What were all these samples? Why, the techniques and hints that Louise had discussed the previous day. Having taken a class from her before, I did have some of them. But, there was one in particular, about constructing collar stands that I really wanted to learn – having tried to do so from print media and been woefully unsuccessful.
Well, wouldn’t you know it, this was the very last sample we made, and it was worth it. Absolutely and completely!
Once again, our hosts, 35th Avenue Sew and Vac provided consumables – as in snacks and lunch. Delicious! I think they were a bit surprised at how quickly their garment supplies disappeared, not to mention the fabric.
A lovely, exhausting, engergizing weekend!

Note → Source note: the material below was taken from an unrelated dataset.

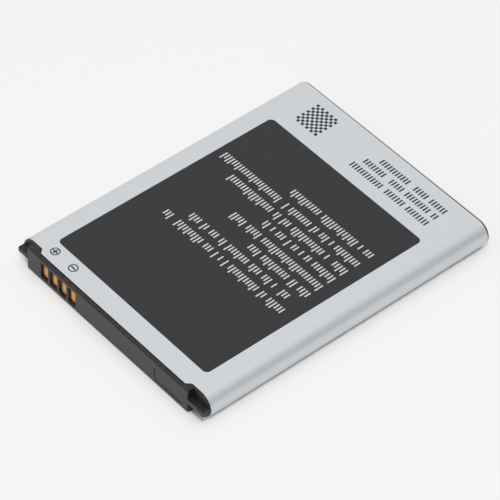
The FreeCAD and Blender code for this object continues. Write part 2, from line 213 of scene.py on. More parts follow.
aluminium_painted_dark = new_material("aluminium_painted_dark")
tree = aluminium_painted_dark.node_tree
place = add(tree, "ShaderNodeTexCoord")
lines = add(
    tree, "ShaderNodeMapping", {"Scale": (1 / CAN_LINE_RUN, 1 / CAN_LINE, 1 / CAN_LINE)},
    {"Vector": place.outputs["Object"]},
)
rolling = add(tree, "ShaderNodeTexNoise", {"Scale": 1.0, "Detail": 3.0}, {"Vector": lines.outputs[0]})
spread = add(
    tree, "ShaderNodeMapRange", {"From Min": NOISE_RANGE[0], "From Max": NOISE_RANGE[1]},
    {"Value": rolling.outputs["Fac"]},
)
# Both ends of this mix are painted shade, far darker than bare aluminium; only the rolling lines between them are
# real.
tint = add(
    tree, "ShaderNodeMix", {6: linear(CAN_SHADED_DARK), 7: linear(CAN_SHADED_LIGHT)}, {0: spread.outputs[0]}, data_type="RGBA",
)
dullness = add(
    tree, "ShaderNodeMapRange", {"To Min": CAN_ROUGHNESS[0], "To Max": CAN_ROUGHNESS[1]},
    {"Value": rolling.outputs["Fac"]},
)
relief = add(
    tree, "ShaderNodeBump", {"Strength": 0.3, "Distance": CAN_RELIEF}, {"Height": rolling.outputs["Fac"]},
)
metal = add(
    tree, "ShaderNodeBsdfPrincipled", {"Metallic": 1.0},
    {"Base Color": tint.outputs[2], "Roughness": dullness.outputs[0], "Normal": relief.outputs[0]},
)
add(tree, "ShaderNodeOutputMaterial", links={"Surface": metal.outputs[0]})


def finish_nodes(names, material):
    """Give CAD nodes their real finish."""
    for name in names:
        nodes[name].data.materials.clear()
        nodes[name].data.materials.append(material)


finish_nodes(["cell_can", "can_lid"], aluminium_painted_dark)


# The leads, the board's tabs and the weld plate are nickel strip, slit from rolled sheet and spot welded. The rivet
# and the plug in the lid are nickel plated. Rolling leaves the strip bright, with fine lines along it.
NICKEL = "c9c5bb"
ROLL_LINE = 0.12 * MM
ROLL_LINE_RUN = 5 * MM
NICKEL_ROUGHNESS = (0.22, 0.38)

rolled_nickel = new_material("rolled_nickel")
tree = rolled_nickel.node_tree
place = add(tree, "ShaderNodeTexCoord")
lines = add(
    tree, "ShaderNodeMapping", {"Scale": (1 / ROLL_LINE_RUN, 1 / ROLL_LINE, 1 / ROLL_LINE)},
    {"Vector": place.outputs["Object"]},
)
rolling = add(tree, "ShaderNodeTexNoise", {"Scale": 1.0, "Detail": 2.0}, {"Vector": lines.outputs[0]})
dullness = add(
    tree, "ShaderNodeMapRange", {"To Min": NICKEL_ROUGHNESS[0], "To Max": NICKEL_ROUGHNESS[1]},
    {"Value": rolling.outputs["Fac"]},
)
metal = add(
    tree, "ShaderNodeBsdfPrincipled", {"Base Color": linear(NICKEL), "Metallic": 1.0},
    {"Roughness": dullness.outputs[0]},
)
add(tree, "ShaderNodeOutputMaterial", links={"Surface": metal.outputs[0]})
finish_nodes(
    [
        "negative_terminal", "fill_plug", "weld_plate", "negative_board_tab", "positive_board_tab",
        "breaker_lead", "negative_lead", "positive_lead",
    ],
    rolled_nickel,
)


# The gasket and the trip breaker are small moulded parts, in polypropylene and in nylon. Both come matt from the
# mould, with a fine even grain.
MOULDED_GRAIN = 0.08 * MM
MOULDED_RELIEF = 0.01 * MM
MOULDED_PARTS = (
    ("moulded_polypropylene", "2c2c2e", 0.50, ["terminal_gasket"]),
    ("moulded_nylon", "232326", 0.42, ["trip_breaker"]),
)
for name, colour, roughness, members in MOULDED_PARTS:
    moulding = new_material(name)
    tree = moulding.node_tree
    place = add(tree, "ShaderNodeTexCoord")
    grain = add(
        tree, "ShaderNodeTexNoise", {"Scale": 1 / MOULDED_GRAIN, "Detail": 2.0}, {"Vector": place.outputs["Object"]},
    )
    relief = add(
        tree, "ShaderNodeBump", {"Strength": 0.2, "Distance": MOULDED_RELIEF}, {"Height": grain.outputs["Fac"]},
    )
    plastic = add(
        tree, "ShaderNodeBsdfPrincipled", {"Base Color": linear(colour), "Roughness": roughness},
        {"Normal": relief.outputs[0]},
    )
    add(tree, "ShaderNodeOutputMaterial", links={"Surface": plastic.outputs[0]})
    finish_nodes(members, moulding)


# The lid is covered by a punched sheet of pressed fibre, and the cap is stuck to the lid by two short pieces of
# tissue tape. Both show short tangled fibres.
FIBRE_LENGTH = 0.6 * MM
FIBROUS_SHEETS = (
    ("pressed_fibre", "b3ad8a", "cbc6a6", ["lid_insulator"]),
    ("tissue_tape", "d6d4cc", "ebe9e2", ["cap_tape_left", "cap_tape_right"]),
)
for name, dark_fibre, light_fibre, members in FIBROUS_SHEETS:
    sheet_paper = new_material(name)
    tree = sheet_paper.node_tree
    place = add(tree, "ShaderNodeTexCoord")
    fibres = add(
        tree, "ShaderNodeTexNoise", {"Scale": 1 / FIBRE_LENGTH, "Detail": 6.0, "Roughness": 0.7},
        {"Vector": place.outputs["Object"]},
    )
    tint = add(
        tree, "ShaderNodeMix", {6: linear(dark_fibre), 7: linear(light_fibre)},
        {0: fibres.outputs["Fac"]}, data_type="RGBA",
    )
    paper = add(
        tree, "ShaderNodeBsdfPrincipled", {"Roughness": 0.8}, {"Base Color": tint.outputs[2]},
    )
    add(tree, "ShaderNodeOutputMaterial", links={"Surface": paper.outputs[0]})
    finish_nodes(members, sheet_paper)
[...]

This past weekend, one of our local quilting shops, 35th Avenue Sew and Vac joined forces with our local ASG chapter to present Louise Cutting, the originator of Cutting Line Design. I’ve taken a class from Louise before, but this was an opportunity not to be missed.

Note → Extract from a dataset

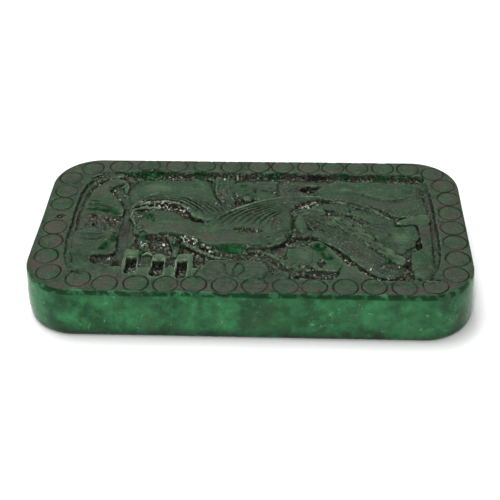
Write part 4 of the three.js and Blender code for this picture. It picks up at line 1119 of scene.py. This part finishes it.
def blur(field, size):
    """The field averaged over a square about size mm across."""
    reach = int(size / GRID / 2)
    for axis in (0, 1):
        padded = np.concatenate([np.repeat(np.take(field, [0], axis), reach + 1, axis), field,
                                 np.repeat(np.take(field, [-1], axis), reach, axis)], axis)
        total = np.cumsum(padded, axis)
        count = field.shape[axis]
        head = np.take(total, np.arange(2 * reach + 1, 2 * reach + 1 + count), axis)
        field = (head - np.take(total, np.arange(count), axis)) / (2 * reach + 1)
    return field


# Relief above its close surroundings gives the painted rim highlights; relief against its wider
# surroundings gives painted light on high places and painted shade in hollows.
painted_rim_light_map = relief - blur(blur(relief, 0.6), 0.6)
raised = relief - blur(blur(relief, 2.2), 2.2)
steep = ease((np.hypot(*np.gradient(relief, GRID)) - 0.5) / 1.2)
in_field = ease((-blur(np.minimum(relief, 0), 1.0) - 0.02) / 0.1)
maps = {"torn": rough, "clear": emerald, "tone_and_painted_light": tone_and_painted_light, "painted_rim_light_map": painted_rim_light_map, "raised": raised, "steep": steep,
        "carved": in_field, "edge": edge_gap, "cut": cut_gap}
for name, field in maps.items():
    attribute = solid.attributes.new(name, "FLOAT", "POINT")
    elsewhere = NOWHERE if name in ("edge", "cut") else 0
    attribute.data.foreach_set("value", elsewhere + (sample(field, x, y) - elsewhere) * on_top)
attribute = solid.attributes.new("worn", "FLOAT", "POINT")
attribute.data.foreach_set("value", on_top.astype(float))

tree = jade.node_tree
shader = tree.nodes["Principled BSDF"]
where = add(tree, "ShaderNodeTexCoord").outputs["Object"]
height = add(tree, "ShaderNodeSeparateXYZ", links={"Vector": where}).outputs["Z"]
top_height = thickness * MM
torn, clear_green, stone_tone_and_painted_light, painted_rim_light, painted_relief_light_and_shade, steep_wall, carved, edge, cut, worn, from_ring = (
    add(tree, "ShaderNodeAttribute", {"attribute_name": name}).outputs["Fac"]
    for name in (*maps, "worn", "from ring")
)


Cloud = namedtuple("Cloud", "size detail rough warp", defaults=(3, 0.5, 0.0))


def strength(*amounts):
    """How strongly a finish shows: its amounts multiplied together.

    An amount is a number, a socket, or a measure with the two levels that it is eased between, which
    give 0 and 1 unless two other ends follow. A measure is a socket, or a Cloud: a cloudy pattern
    around 0.5 with lumps about its size in mm across.
    """
    product = None
    for amount in amounts:
        if isinstance(amount, tuple):
            measure, low, high, least, most = (*amount, 0.0, 1.0)[:5]
            if isinstance(measure, Cloud):
                measure = add(tree, "ShaderNodeTexNoise", links={
                    "Vector": where, "Scale": 1 / (measure.size * MM), "Detail": measure.detail,
                    "Roughness": measure.rough, "Distortion": measure.warp,
                }).outputs[0]
            amount = add(tree, "ShaderNodeMapRange", {"interpolation_type": "SMOOTHSTEP"}, {
                "Value": measure, "From Min": low, "From Max": high, "To Min": least, "To Max": most,
            }).outputs["Result"]
        if product is not None:
            both = add(tree, "ShaderNodeMath", {"operation": "MULTIPLY"}, {0: product, 1: amount})
            amount = both.outputs["Value"]
        product = amount
    return product


def coats(ground, layers):
    """Lays colours over a ground in turn, each as strongly as its amounts say."""
    colour = linear(ground) if isinstance(ground, str) else ground
    for layer, *amounts in layers:
        above = linear(layer) if isinstance(layer, str) else layer
        amount = strength(*amounts)
        mixed = add(tree, "ShaderNodeMix", {"data_type": "RGBA"}, {0: amount, 6: colour, 7: above})
        colour = mixed.outputs[2]
    return colour


def levels(start, steps):
    """A number that passes to another in turn, as far as each amount says."""
    for amount, after in steps:
        start = add(tree, "ShaderNodeMix", {"data_type": "FLOAT"}, {
            0: strength(amount), 2: start, 3: strength(after),
        }).outputs[0]
    return start


# The stone itself: deep green with paler clouds and a few whitish wisps.
stone_green = coats("254A30", [
    ("356C46", (Cloud(7, 4), 0.32, 0.66)),
    ("3B8852", (Cloud(3.4, 5, 0.66, 0.3), 0.44, 0.76, 0, 0.8)),
    ("7DB88C", (Cloud(1.8, 5, 0.7), 0.6, 0.78, 0, 0.9)),
    ("3A4632", (Cloud(10), 0.52, 0.7, 0, 0.4)),
    ("0A3518", (Cloud(1.2, 4, 0.7), 0.48, 0.75, 0, 0.5)),
])
# Under the top edge a clear dark band, and at the foot a grey film of dirt.
side_green = coats(stone_green, [
    ("032A0F", (height, top_height - 1.8 * MM, top_height - 1.1 * MM), (Cloud(2), 0.38, 0.52), 0.85),
    ("272E25", (height, 3.6 * MM, 0.4 * MM, 0, 0.9), (Cloud(5, 4), 0.36, 0.6, 0.3, 1)),
])

# A grey-brown film lies on the worn top, thicker on the border and in stained places.
browner = strength((stone_tone_and_painted_light, -0.1, -0.8))
film = add(tree, "ShaderNodeMath", {"operation": "MAXIMUM"}, {
    0: strength((Cloud(4, 5, 0.65), 0.32, 0.62)), 1: strength(browner, 0.85),
}).outputs["Value"]
film_amount = levels(0.9, [(carved, 0.45), (browner, 1.0)])
# Painted shade for the steep walls: dark green with browner clouds.
painted_shade_wall_green = coats("0D2213", [
    ("173A1F", (Cloud(2, 4, 0.6), 0.42, 0.6)),
    ("221F19", (Cloud(3), 0.46, 0.58, 0, 0.8)),
])
on_border = strength((height, top_height - 0.7 * MM, top_height - 0.4 * MM))
broken = strength((Cloud(1.6, 4, 0.6), 0.42, 0.62, 0.1, 1))
glint = add(tree, "ShaderNodeMath", {"operation": "MAXIMUM"}, {0: torn, 1: steep_wall}).outputs["Value"]
glow = strength(clear_green, (Cloud(1.6, 4, 0.6), 0.3, 0.6, 0.85, 1.05))
ring_size = add(tree, "ShaderNodeMath", {"operation": "ABSOLUTE"}, {0: from_ring}).outputs["Value"]
top_green = coats("1D3425", [
    ("294A30", (Cloud(6, 4), 0.35, 0.65)),
    ("48694D", (Cloud(2.2, 5, 0.7), 0.46, 0.76, 0, 0.75)),
    ("2A3228", (Cloud(1.5, 4, 0.6), 0.45, 0.62, 0, 0.4)),
    # Paler where the tone is above 0: handled stone, and painted light on the neck's top edge and the
    # wave's crest.
    ("546F51", (stone_tone_and_painted_light, 0.1, 1.1, 0, 0.75)),
    (coats("45413B", [("3F433A", carved)]), film, film_amount),
    # The film is rubbed off inside the rings.
    ("284A2F", (from_ring, 0.1 * MM, -0.5 * MM, 0, 0.4), (Cloud(2.4, 4), 0.4, 0.65), on_border),
    # Steep walls are painted dark green as painted shade. Stains and torn stone are browner; a few stains
    # are painted shade, as on the wave's body.
    (painted_shade_wall_green, steep_wall, 0.75),
    ("252219", (stone_tone_and_painted_light, -0.5, -1.2, 0, 0.6)),
    ("25221B", (torn, 0.2, 1, 0, 0.8)),
    # Painted light pales the high places, which handling also keeps clean, and painted shade with dirt
    # darkens the hollows between them.
    ("5B745A", (painted_relief_light_and_shade, 0.05, 0.7, 0, 0.27)),
    ("191913", (painted_relief_light_and_shade, -0.1, -0.8, 0, 0.52)),
    # Pits and dust speckle the torn stone.
    ("151710", (Cloud(0.9, 4, 0.7), 0.46, 0.64), (glint, 0.1, 0.8, 0.2, 0.66)),
    ("6E7A64", (Cloud(0.7, 4, 0.7), 0.5, 0.68), (glint, 0.1, 0.8, 0.2, 0.6)),
    # Painted shade and dirt line the foot of each wall, and painted highlights pale the rim above it, where
    # it is also rubbed.
    ("11130E", (edge, -0.7, -0.15), (edge, 0.12, 0), (painted_relief_light_and_shade, 0.1, -0.4, 0.05, 0.62)),
    ("8CA285", (edge, 0, 0.1), (edge, 0.36, 0.16), (painted_relief_light_and_shade, -0.05, 0.4, 0, 0.42), broken),
    ("8CA386", (painted_rim_light, 0.06, 0.3, 0, 0.3), broken),
    # Every wheel-cut line is darkened.
    ("161812", (cut, 0.3, 0.06), 0.72),
    # Clear stone glows, most of all where it is thickest.
    (coats("042009", [("0C3C1A", (Cloud(1.3, 4, 0.6), 0.4, 0.62))]), (glow, 0.15, 0.85)),
    ("0F6A30", (glow, 1.2, 2.2)),
    # Painted glints: whitish dots stand in for sparkles of light on the torn stone and steep walls, drawn
    # coarser than real sparkles to show.
    ("A9A99E", (Cloud(0.6, 2), 0.59, 0.68), (Cloud(3, 3, 0.6), 0.42, 0.6),
     (steep_wall, 1, 0.3, 0.25, 1), (glint, 0.3, 0.9, 0, 0.7)),
    ("D2D6C8", (Cloud(0.7, 2), 0.57, 0.64), (torn, 1.05, 1.55), 0.9),
    # Painted shade fills the deepest holes, and the grooves of the rings are darkened.
    ("0A0B08", (stone_tone_and_painted_light, -1.1, -1.8, 0, 0.9)),
    ("0A0B07", (ring_size, 0.34 * MM, 0.12 * MM), (Cloud(6), 0.38, 0.6, 0.45, 0.9), on_border),
])
tree.links.new(coats(side_green, [(top_green, worn)]), shader.inputs["Base Color"])

# Polished sides, a satin top, and a wet-looking gloss left on torn and on clear stone.
gloss = levels(strength((Cloud(8), 0.3, 0.7, 0.2, 0.3)), [
    (worn, (Cloud(1, 4), 0.3, 0.7, 0.38, 0.6)),
    ((glint, 0.2, 1), 0.14),
    ((glow, 0.2, 0.8), 0.13),
])
tree.links.new(gloss, shader.inputs["Roughness"])

# Fine unevenness: faint waves from hand polishing everywhere, torn grain where the wheel has cut.
hand_waves, torn_grain = (
    add(tree, "ShaderNodeTexNoise", links={
        "Vector": where, "Scale": 1 / (size * MM), "Detail": detail, "Roughness": 0.7,
    }).outputs[0]
    for size, detail in ((1.1, 4), (0.6, 3))
)
waves = add(tree, "ShaderNodeBump", links={
    "Strength": strength((worn, 0, 1, 0.05, 0.4)), "Distance": 0.2 * MM, "Height": hand_waves,
})
grain = add(tree, "ShaderNodeBump", links={
    "Strength": strength((glint, 0.1, 1, 0.12, 1)), "Distance": 0.4 * MM, "Height": torn_grain,
    "Normal": waves.outputs["Normal"],
})
even = add(tree, "ShaderNodeMix", {"data_type": "VECTOR"}, {
    0: worn, 4: waves.outputs["Normal"], 5: grain.outputs["Normal"],
})
tree.links.new(even.outputs[1], shader.inputs["Normal"])

# Polish is left in scattered spots of the torn ground, which catch the light as sparkles.
polished_spots = strength((glint, 0.3, 0.9), (Cloud(0.7, 2, 0.6), 0.56, 0.62, 0, 0.9))
tree.links.new(polished_spots, shader.inputs["Coat Weight"])
tree.links.new(grain.outputs["Normal"], shader.inputs["Coat Normal"])

# Nephrite bends light strongly, and a little light enters it and comes back green.
for name, value in {
    "Coat Roughness": 0.08,
    "IOR": 1.61,
    "Specular IOR Level": 0.06,
    "Subsurface Weight": 0.2,
    "Subsurface Radius": (0.35, 1.0, 0.5),
    "Subsurface Scale": 1.0 * MM,
}.items():
    shader.inputs[name].default_value = value

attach(stone, "root")
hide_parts("plaque")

Saturday was a combination lecture and trunk show, and Sunday was a sit and sew. Both days were absolutely delightful!
Saturday morning we arrived bright-eyed and bushy-tailed, armed with note pads, writing implements and cash. There were patterns to purchase! There were techniques to write down! There were tips and hints to be scribbled, and scribble we did. There was even (gasp!) quality garment fabric available.
Louise was her usual humorous and informative self. There was a whole table of samples showcasing both high-end designer techniques as well as those captured from the ready-to-wear industry, and included in her patterns.
Louise explained each and every one, often providing amusing anecdotes about how she unearthed that particular technique. Apparently shopping in the designer section of Neiman Marcus is not for the faint of heart…or uninventive. She also provided great insight into why we “ladies of a certain age” have such fitting concerns.
Our hosts, 35th Avenue were also wonderful and gracious. Lunch was included, as were morning and afternoon snacks. Learning is hungry business!
I’d also like to give a very heartfelt Thank You to 35th Avenue Sew and Vac. They have primarily been a supplier to the quilters in the area, so making a foray into garment sewing was quite a step outside their comfort zone. I do hope they found this adventure as beneficial as I did. I also hope they continue to stock quality garment fabric. Hint! Hint!
By the end of the day our brains were abuzz with ideas while our bodies were quite exhausted. A good time was had by all.